## JOB
Print the data exactly as it is given, please.

## PROVIDED MATERIAL
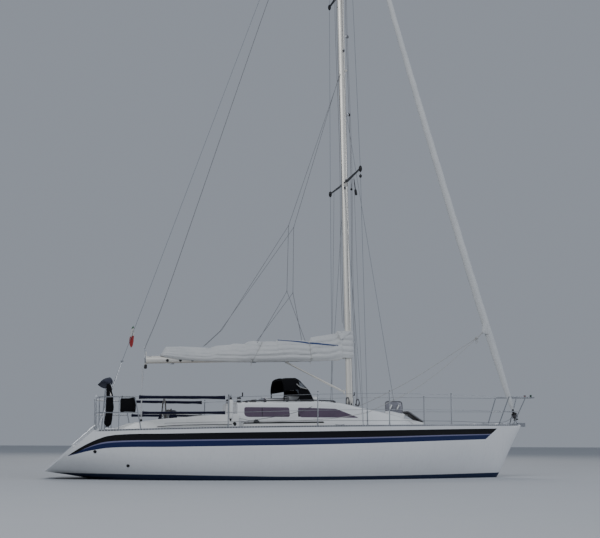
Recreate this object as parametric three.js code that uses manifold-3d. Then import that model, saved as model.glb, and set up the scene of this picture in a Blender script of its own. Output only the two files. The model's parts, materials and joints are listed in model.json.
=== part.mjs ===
// Sailing yacht, masthead sloop, 11.3 m long, lying afloat with its sails furled.
// Millimetres. Origin on the waterplane amidships on the centreline; +X forward, +Y port, +Z up.
import * as THREE from 'three';
import { mergeVertices } from 'three/addons/utils/BufferGeometryUtils.js';
import Module from 'manifold-3d';

const wasm = await Module();
wasm.setup();

// Driving dimensions
const GAP = 0.3;
const STERN_X = -5650;
const TRANSOM = { topX: -4640, topZ: 1060, tipZ: 150 };
const DECK_CAMBER = 45;
const TOE_RAIL = { high: 38, thick: 16, inset: 6, fromX: -4560, toX: 5560 };
const COCKPIT = {
  aftX: -3450, wideX: -2680, seatAftX: -1560, foreX: -780, soleZ: 470, seatZ: 900,
  footHalf: 380, seatHalf: 960, bridgeHalf: 500, bridgeX: -1250,
};
const CABIN = {
  aftX: -1553, foreX: 2760, bulkheadX: -780, wall: 25, camber: 45, lean: 90,
  soleZ: 120, cavityAftX: -690, cavityForeX: 2150, recessHalf: 500,
};
const SLIDE = { half: 330, slotHalf: 300, aftX: -800, foreX: -215, thick: 32 };
const GARAGE = { foreX: 420, half: 385, high: 92, skin: 14, railHigh: 20 };
const KEEL = {
  rootX: 850, rootZ: -380, rootChord: 1650, tipX: 480, tipChord: 1150, depth: 1990, footFlat: 128,
};
const RUDDER = { axisX: -4280, topZ: -150, footZ: -1520, lead: 190, topChord: 620, footChord: 420 };
const DRIVE = { x: -2350, hubZ: -760, propRadius: 215 };
const MAST = { deckX: 1353, rakeDeg: 1.28, fore: 165, wide: 108, footZ: 1640, headZ: 16520 };
const BOOM = { noseZ: 2815, endX: -3500, endZ: 2640, deep: 168, wide: 104 };
const CHAINPLATE = { capX: 1300, lowerX: 1205, half: 1517 };
const STAY_RADIUS = 5;
const WIRE = 4.5;
const FORESTAY = { footX: 5545, footZ: 1330, headX: 1090, headZ: 16462, sag: 95 };
const BACKSTAY = {
  footX: -4560, footZ: 1060, headX: 725, headZ: 16490, splitZ: 2600, legHalf: 560, legFootZ: 1000,
};
const WHEEL = { x: -3060, z: 1330, radius: 430 };
const PANE_FIT = 0.994;
const SIDE_STEPS = 12;
const LID_GAP = 0.6;
const FORE_HATCH = {
  hingeX: 3062, hingeZ: 1282, long: 470, wide: 500, frame: 30, thick: 26, deep: 140,
  slopeDeg: 11.5, openDeg: 33,
};
const HEADS_HATCH = {
  x: 2165, y: -92, z: 1548, long: 400, wide: 250, frame: 26, thick: 20, deep: 200, slopeDeg: 11, openDeg: 98,
};
const LADDER = { hingeX: -5030, half: 150, long: 640, off: 42, tube: 13, pin: 8, hole: 8.7 };
const BOOM_PIVOT = { aft: 130, vangZ: 1985, lugHalf: 45, pin: 7.5, hole: 8.2 };
const RAIL_TUBE = 12.5;
const STEM = {
  aftX: 5430, foreX: 5700, half: 34, lowZ: 1202, plateZ: 1280, cheekX: 5560, endX: 5760, cheekZ: 1298, wall: 8,
  rollerX: 5722, rollerZ: 1248,
};
const PULPIT = {
  topZ: 1912, aftX: 5187, aftFootX: 4926, foreX: 5680, foreFootX: 5400, noseX: 6010, half: 400, foreHalf: 270,
};
const PUSHPIT = {
  topZ: 1752,
  midZ: 1420,
  top: [[-3835, 1470], [-4150, 1400], [-4420, 1255], [-4555, 1020], [-4590, 420]],
  mid: [[-3755, 1485], [-4150, 1400], [-4420, 1248], [-4548, 1020], [-4583, 420]],
  posts: [
    { from: 0, x: -3678, y: 1500 }, { from: 1, x: -4150, y: 1400 },
    { from: 3, x: -4540, y: 1020 }, { from: 4, x: -4575, y: 420 },
  ],
};
const BIMINI = { x: -4330, half: 860, rollZ: 2115, tube: 14, rollRadius: 98 };
// Winch drum: radius and height, going up
const WINCH_PROFILE = [
  [0, -40], [78, -40], [78, 18], [52, 30], [46, 75], [58, 122], [58, 138], [34, 144], [0, 144],
];
const GENOA_TRACK = { y: 1190, x: [-1440, -500, 380], carX: -1150, lift: 66 };
const HANDRAIL = { y: 900, rise: 34, feet: [-1330, -900, -400, 150, 700] };
const FENDER = { radius: 56 };
const TRAVELLER = { x: -3572, half: 800 };

// Stations of the hull: x, half beam at the deck edge, height of the deck edge, keel line, fullness
const STATIONS = [
  { x: -5760, half: 990, edge: 985, keel: 168, full: 2.6 },
  { x: -5200, half: 1150, edge: 1000, keel: 92, full: 2.7 },
  { x: -4640, half: 1310, edge: 1015, keel: -5, full: 2.8 },
  { x: -3800, half: 1570, edge: 1045, keel: -190, full: 2.9 },
  { x: -2800, half: 1775, edge: 1075, keel: -350, full: 3.0 },
  { x: -1700, half: 1875, edge: 1105, keel: -450, full: 3.0 },
  { x: -500, half: 1880, edge: 1130, keel: -495, full: 3.0 },
  { x: 700, half: 1770, edge: 1152, keel: -490, full: 2.9 },
  { x: 1900, half: 1520, edge: 1172, keel: -445, full: 2.7 },
  { x: 3000, half: 1190, edge: 1190, keel: -370, full: 2.4 },
  { x: 3950, half: 830, edge: 1204, keel: -270, full: 2.1 },
  { x: 4600, half: 545, edge: 1212, keel: -150, full: 1.9 },
  { x: 4975, half: 375, edge: 1216, keel: 0, full: 1.8 },
  { x: 5300, half: 215, edge: 1221, keel: 590, full: 1.7 },
  { x: 5520, half: 100, edge: 1224, keel: 990, full: 1.6 },
  { x: 5640, half: 34, edge: 1226, keel: 1200, full: 1.5 },
];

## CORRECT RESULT
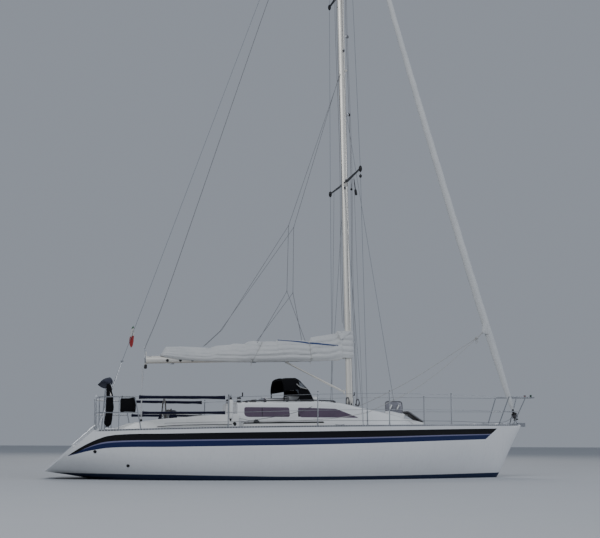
Recreate this object as parametric three.js code that uses manifold-3d. Then import that model, saved as model.glb, and set up the scene of this picture in a Blender script of its own. Output only the two files. The model's parts, materials and joints are listed in model.json.
=== part.mjs ===
// Sailing yacht, masthead sloop, 11.3 m long, lying afloat with its sails furled.
// Millimetres. Origin on the waterplane amidships on the centreline; +X forward, +Y port, +Z up.
import * as THREE from 'three';
import { mergeVertices } from 'three/addons/utils/BufferGeometryUtils.js';
import Module from 'manifold-3d';

const wasm = await Module();
wasm.setup();

// Driving dimensions
const GAP = 0.3;
const STERN_X = -5650;
const TRANSOM = { topX: -4640, topZ: 1060, tipZ: 150 };
const DECK_CAMBER = 45;
const TOE_RAIL = { high: 38, thick: 16, inset: 6, fromX: -4560, toX: 5560 };
const COCKPIT = {
  aftX: -3450, wideX: -2680, seatAftX: -1560, foreX: -780, soleZ: 470, seatZ: 900,
  footHalf: 380, seatHalf: 960, bridgeHalf: 500, bridgeX: -1250,
};
const CABIN = {
  aftX: -1553, foreX: 2760, bulkheadX: -780, wall: 25, camber: 45, lean: 90,
  soleZ: 120, cavityAftX: -690, cavityForeX: 2150, recessHalf: 500,
};
const SLIDE = { half: 330, slotHalf: 300, aftX: -800, foreX: -215, thick: 32 };
const GARAGE = { foreX: 420, half: 385, high: 92, skin: 14, railHigh: 20 };
const KEEL = {
  rootX: 850, rootZ: -380, rootChord: 1650, tipX: 480, tipChord: 1150, depth: 1990, footFlat: 128,
};
const RUDDER = { axisX: -4280, topZ: -150, footZ: -1520, lead: 190, topChord: 620, footChord: 420 };
const DRIVE = { x: -2350, hubZ: -760, propRadius: 215 };
const MAST = { deckX: 1353, rakeDeg: 1.28, fore: 165, wide: 108, footZ: 1640, headZ: 16520 };
const BOOM = { noseZ: 2815, endX: -3500, endZ: 2640, deep: 168, wide: 104 };
const CHAINPLATE = { capX: 1300, lowerX: 1205, half: 1517 };
const STAY_RADIUS = 5;
const WIRE = 4.5;
const FORESTAY = { footX: 5545, footZ: 1330, headX: 1090, headZ: 16462, sag: 95 };
const BACKSTAY = {
  footX: -4560, footZ: 1060, headX: 725, headZ: 16490, splitZ: 2600, legHalf: 560, legFootZ: 1000,
};
const WHEEL = { x: -3060, z: 1330, radius: 430 };
const PANE_FIT = 0.994;
const SIDE_STEPS = 12;
const LID_GAP = 0.6;
const FORE_HATCH = {
  hingeX: 3062, hingeZ: 1282, long: 470, wide: 500, frame: 30, thick: 26, deep: 140,
  slopeDeg: 11.5, openDeg: 33,
};
const HEADS_HATCH = {
  x: 2165, y: -92, z: 1548, long: 400, wide: 250, frame: 26, thick: 20, deep: 200, slopeDeg: 11, openDeg: 98,
};
const LADDER = { hingeX: -5030, half: 150, long: 640, off: 42, tube: 13, pin: 8, hole: 8.7 };
const BOOM_PIVOT = { aft: 130, vangZ: 1985, lugHalf: 45, pin: 7.5, hole: 8.2 };
const RAIL_TUBE = 12.5;
const STEM = {
  aftX: 5430, foreX: 5700, half: 34, lowZ: 1202, plateZ: 1280, cheekX: 5560, endX: 5760, cheekZ: 1298, wall: 8,
  rollerX: 5722, rollerZ: 1248,
};
const PULPIT = {
  topZ: 1912, aftX: 5187, aftFootX: 4926, foreX: 5680, foreFootX: 5400, noseX: 6010, half: 400, foreHalf: 270,
};
const PUSHPIT = {
  topZ: 1752,
  midZ: 1420,
  top: [[-3835, 1470], [-4150, 1400], [-4420, 1255], [-4555, 1020], [-4590, 420]],
  mid: [[-3755, 1485], [-4150, 1400], [-4420, 1248], [-4548, 1020], [-4583, 420]],
  posts: [
    { from: 0, x: -3678, y: 1500 }, { from: 1, x: -4150, y: 1400 },
    { from: 3, x: -4540, y: 1020 }, { from: 4, x: -4575, y: 420 },
  ],
};
const BIMINI = { x: -4330, half: 860, rollZ: 2115, tube: 14, rollRadius: 98 };
// Winch drum: radius and height, going up
const WINCH_PROFILE = [
  [0, -40], [78, -40], [78, 18], [52, 30], [46, 75], [58, 122], [58, 138], [34, 144], [0, 144],
];
const GENOA_TRACK = { y: 1190, x: [-1440, -500, 380], carX: -1150, lift: 66 };
const HANDRAIL = { y: 900, rise: 34, feet: [-1330, -900, -400, 150, 700] };
const FENDER = { radius: 56 };
const TRAVELLER = { x: -3572, half: 800 };

// Stations of the hull: x, half beam at the deck edge, height of the deck edge, keel line, fullness
const STATIONS = [
  { x: -5760, half: 990, edge: 985, keel: 168, full: 2.6 },
  { x: -5200, half: 1150, edge: 1000, keel: 92, full: 2.7 },
  { x: -4640, half: 1310, edge: 1015, keel: -5, full: 2.8 },
  { x: -3800, half: 1570, edge: 1045, keel: -190, full: 2.9 },
  { x: -2800, half: 1775, edge: 1075, keel: -350, full: 3.0 },
  { x: -1700, half: 1875, edge: 1105, keel: -450, full: 3.0 },
  { x: -500, half: 1880, edge: 1130, keel: -495, full: 3.0 },
  { x: 700, half: 1770, edge: 1152, keel: -490, full: 2.9 },
  { x: 1900, half: 1520, edge: 1172, keel: -445, full: 2.7 },
  { x: 3000, half: 1190, edge: 1190, keel: -370, full: 2.4 },
  { x: 3950, half: 830, edge: 1204, keel: -270, full: 2.1 },
  { x: 4600, half: 545, edge: 1212, keel: -150, full: 1.9 },
  { x: 4975, half: 375, edge: 1216, keel: 0, full: 1.8 },
  { x: 5300, half: 215, edge: 1221, keel: 590, full: 1.7 },
  { x: 5520, half: 100, edge: 1224, keel: 990, full: 1.6 },
  { x: 5640, half: 34, edge: 1226, keel: 1200, full: 1.5 },
];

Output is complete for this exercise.